Data records:
#####

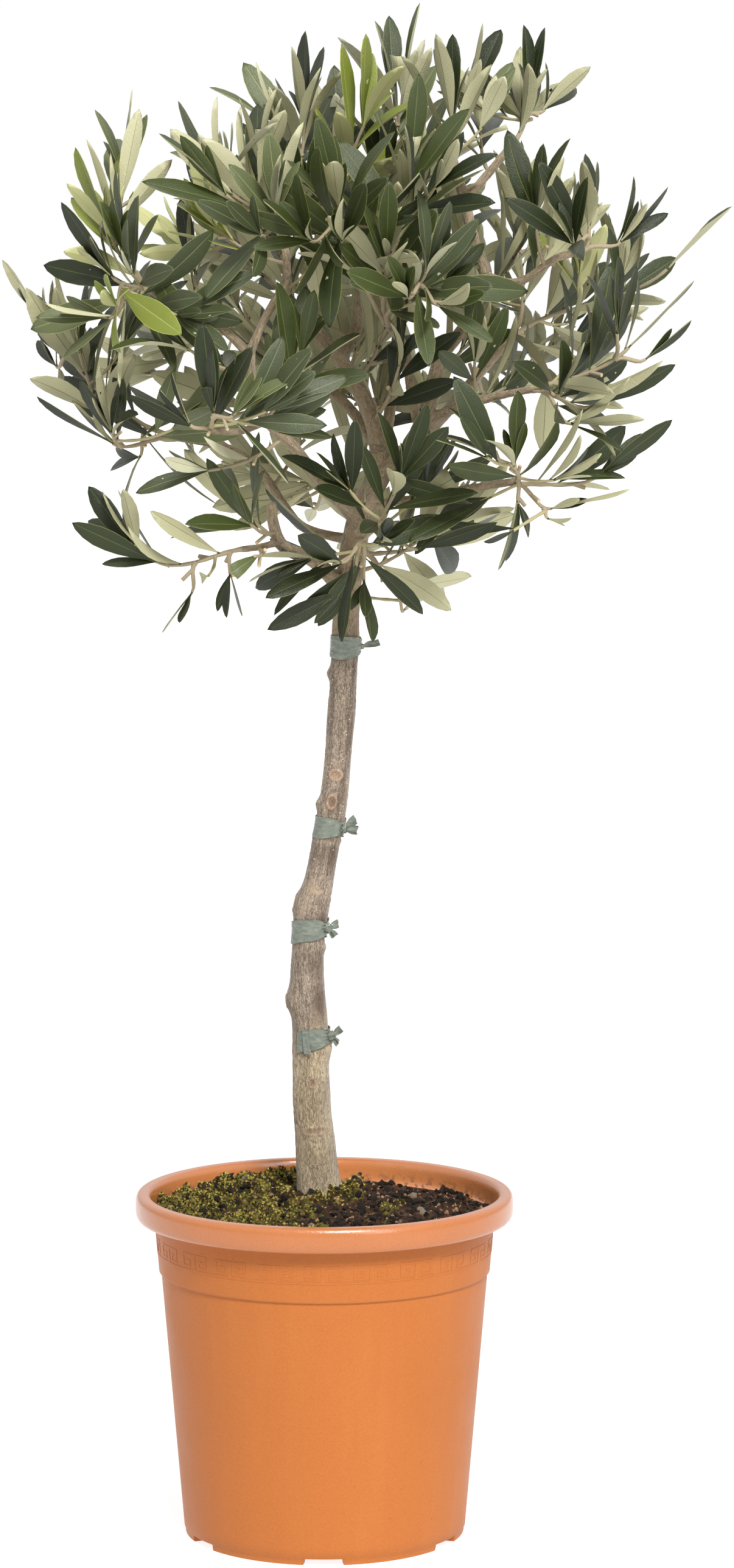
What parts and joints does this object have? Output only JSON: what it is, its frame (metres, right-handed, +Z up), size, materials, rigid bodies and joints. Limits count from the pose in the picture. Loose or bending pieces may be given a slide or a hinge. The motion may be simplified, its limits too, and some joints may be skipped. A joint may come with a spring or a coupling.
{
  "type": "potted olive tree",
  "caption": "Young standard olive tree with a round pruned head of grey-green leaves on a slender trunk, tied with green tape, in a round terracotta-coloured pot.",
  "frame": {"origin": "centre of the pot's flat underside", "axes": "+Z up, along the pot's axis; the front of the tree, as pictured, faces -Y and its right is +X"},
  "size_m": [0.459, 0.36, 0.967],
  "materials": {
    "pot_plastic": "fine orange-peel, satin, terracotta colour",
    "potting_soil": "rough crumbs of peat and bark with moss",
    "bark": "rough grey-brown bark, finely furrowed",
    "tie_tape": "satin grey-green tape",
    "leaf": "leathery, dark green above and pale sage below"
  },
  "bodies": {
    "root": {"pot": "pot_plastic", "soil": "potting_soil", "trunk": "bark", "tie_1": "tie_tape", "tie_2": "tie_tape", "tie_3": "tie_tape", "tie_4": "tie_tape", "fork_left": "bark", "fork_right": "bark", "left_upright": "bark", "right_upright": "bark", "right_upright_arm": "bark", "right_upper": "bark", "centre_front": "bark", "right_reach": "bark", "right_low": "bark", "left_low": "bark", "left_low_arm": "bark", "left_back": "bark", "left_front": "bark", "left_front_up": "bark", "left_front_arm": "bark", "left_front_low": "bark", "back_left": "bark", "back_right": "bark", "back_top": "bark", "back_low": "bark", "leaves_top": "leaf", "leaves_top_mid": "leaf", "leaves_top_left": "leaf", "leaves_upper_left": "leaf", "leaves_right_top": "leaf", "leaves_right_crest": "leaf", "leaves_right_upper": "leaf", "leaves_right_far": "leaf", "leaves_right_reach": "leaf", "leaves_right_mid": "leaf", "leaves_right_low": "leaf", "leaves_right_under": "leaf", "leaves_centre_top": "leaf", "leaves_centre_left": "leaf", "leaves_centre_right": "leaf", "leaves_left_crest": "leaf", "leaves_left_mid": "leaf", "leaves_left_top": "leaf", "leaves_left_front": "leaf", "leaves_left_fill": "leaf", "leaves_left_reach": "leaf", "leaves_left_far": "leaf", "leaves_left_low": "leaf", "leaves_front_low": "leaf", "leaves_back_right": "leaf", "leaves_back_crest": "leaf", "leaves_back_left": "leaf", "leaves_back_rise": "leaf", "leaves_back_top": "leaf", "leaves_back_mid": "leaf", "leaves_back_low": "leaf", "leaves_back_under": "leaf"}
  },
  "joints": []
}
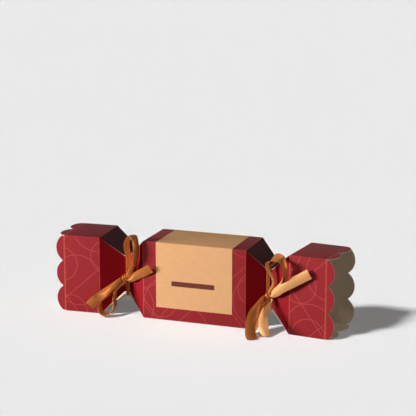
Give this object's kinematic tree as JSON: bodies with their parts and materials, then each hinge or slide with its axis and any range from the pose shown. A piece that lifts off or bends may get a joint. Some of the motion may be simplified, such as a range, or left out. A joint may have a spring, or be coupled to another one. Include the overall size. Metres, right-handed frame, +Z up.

#####

Task to carry out: Repeat the records above exactly, from the first line to the last.

Response below:
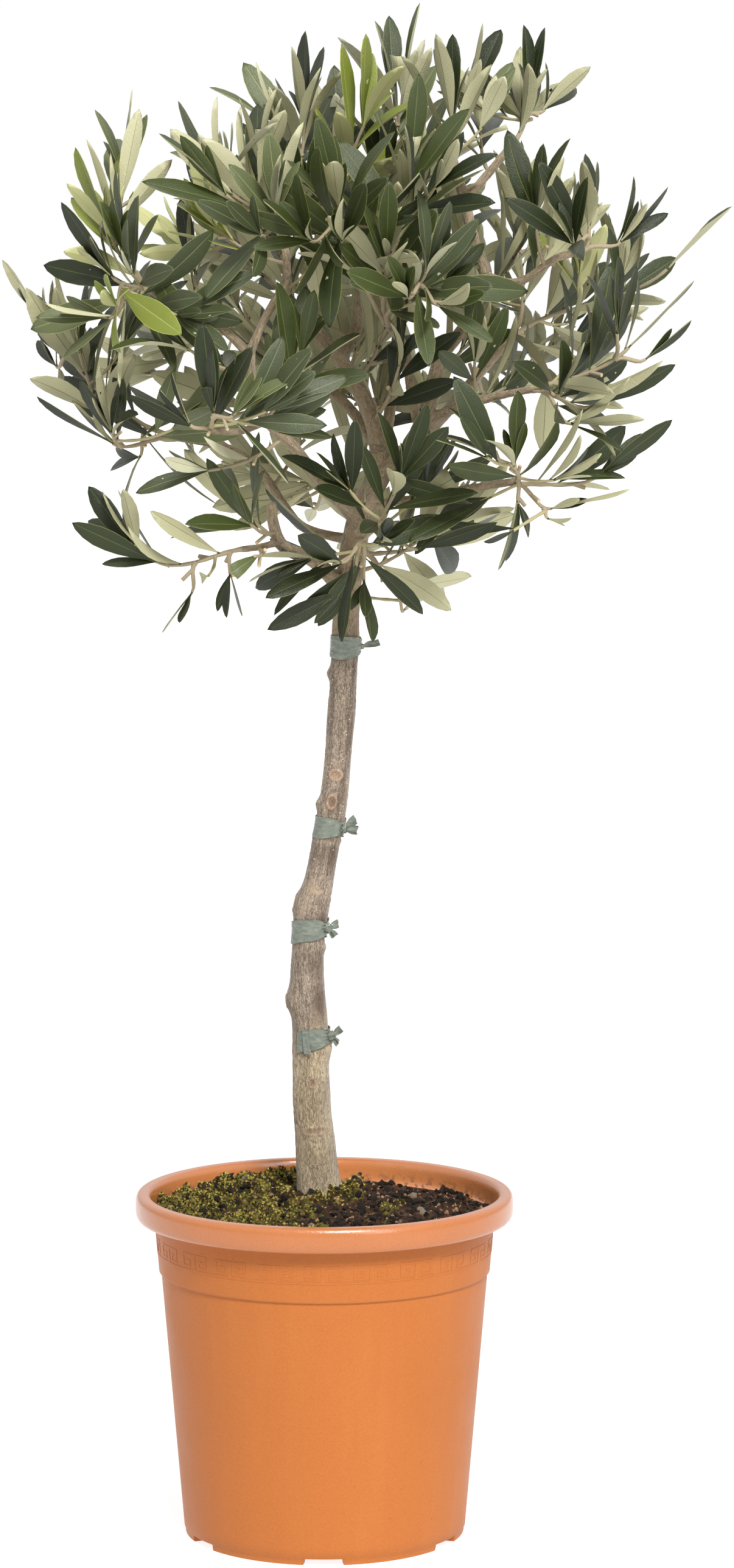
What parts and joints does this object have? Output only JSON: what it is, its frame (metres, right-handed, +Z up), size, materials, rigid bodies and joints. Limits count from the pose in the picture. Loose or bending pieces may be given a slide or a hinge. The motion may be simplified, its limits too, and some joints may be skipped. A joint may come with a spring or a coupling.
{
  "type": "potted olive tree",
  "caption": "Young standard olive tree with a round pruned head of grey-green leaves on a slender trunk, tied with green tape, in a round terracotta-coloured pot.",
  "frame": {"origin": "centre of the pot's flat underside", "axes": "+Z up, along the pot's axis; the front of the tree, as pictured, faces -Y and its right is +X"},
  "size_m": [0.459, 0.36, 0.967],
  "materials": {
    "pot_plastic": "fine orange-peel, satin, terracotta colour",
    "potting_soil": "rough crumbs of peat and bark with moss",
    "bark": "rough grey-brown bark, finely furrowed",
    "tie_tape": "satin grey-green tape",
    "leaf": "leathery, dark green above and pale sage below"
  },
  "bodies": {
    "root": {"pot": "pot_plastic", "soil": "potting_soil", "trunk": "bark", "tie_1": "tie_tape", "tie_2": "tie_tape", "tie_3": "tie_tape", "tie_4": "tie_tape", "fork_left": "bark", "fork_right": "bark", "left_upright": "bark", "right_upright": "bark", "right_upright_arm": "bark", "right_upper": "bark", "centre_front": "bark", "right_reach": "bark", "right_low": "bark", "left_low": "bark", "left_low_arm": "bark", "left_back": "bark", "left_front": "bark", "left_front_up": "bark", "left_front_arm": "bark", "left_front_low": "bark", "back_left": "bark", "back_right": "bark", "back_top": "bark", "back_low": "bark", "leaves_top": "leaf", "leaves_top_mid": "leaf", "leaves_top_left": "leaf", "leaves_upper_left": "leaf", "leaves_right_top": "leaf", "leaves_right_crest": "leaf", "leaves_right_upper": "leaf", "leaves_right_far": "leaf", "leaves_right_reach": "leaf", "leaves_right_mid": "leaf", "leaves_right_low": "leaf", "leaves_right_under": "leaf", "leaves_centre_top": "leaf", "leaves_centre_left": "leaf", "leaves_centre_right": "leaf", "leaves_left_crest": "leaf", "leaves_left_mid": "leaf", "leaves_left_top": "leaf", "leaves_left_front": "leaf", "leaves_left_fill": "leaf", "leaves_left_reach": "leaf", "leaves_left_far": "leaf", "leaves_left_low": "leaf", "leaves_front_low": "leaf", "leaves_back_right": "leaf", "leaves_back_crest": "leaf", "leaves_back_left": "leaf", "leaves_back_rise": "leaf", "leaves_back_top": "leaf", "leaves_back_mid": "leaf", "leaves_back_low": "leaf", "leaves_back_under": "leaf"}
  },
  "joints": []
}
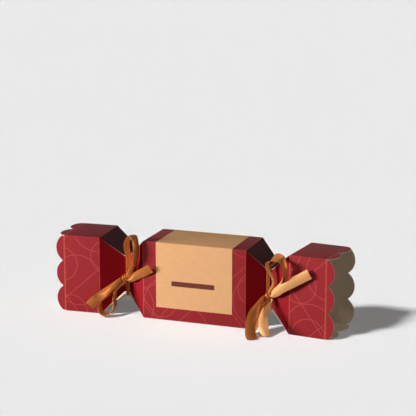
Give this object's kinematic tree as JSON: bodies with their parts and materials, then each hinge or slide with its axis and any range from the pose shown. A piece that lifts off or bends may get a joint. Some of the motion may be simplified, such as a range, or left out. A joint may have a spring, or be coupled to another one. Include the overall size. Metres, right-handed frame, +Z up.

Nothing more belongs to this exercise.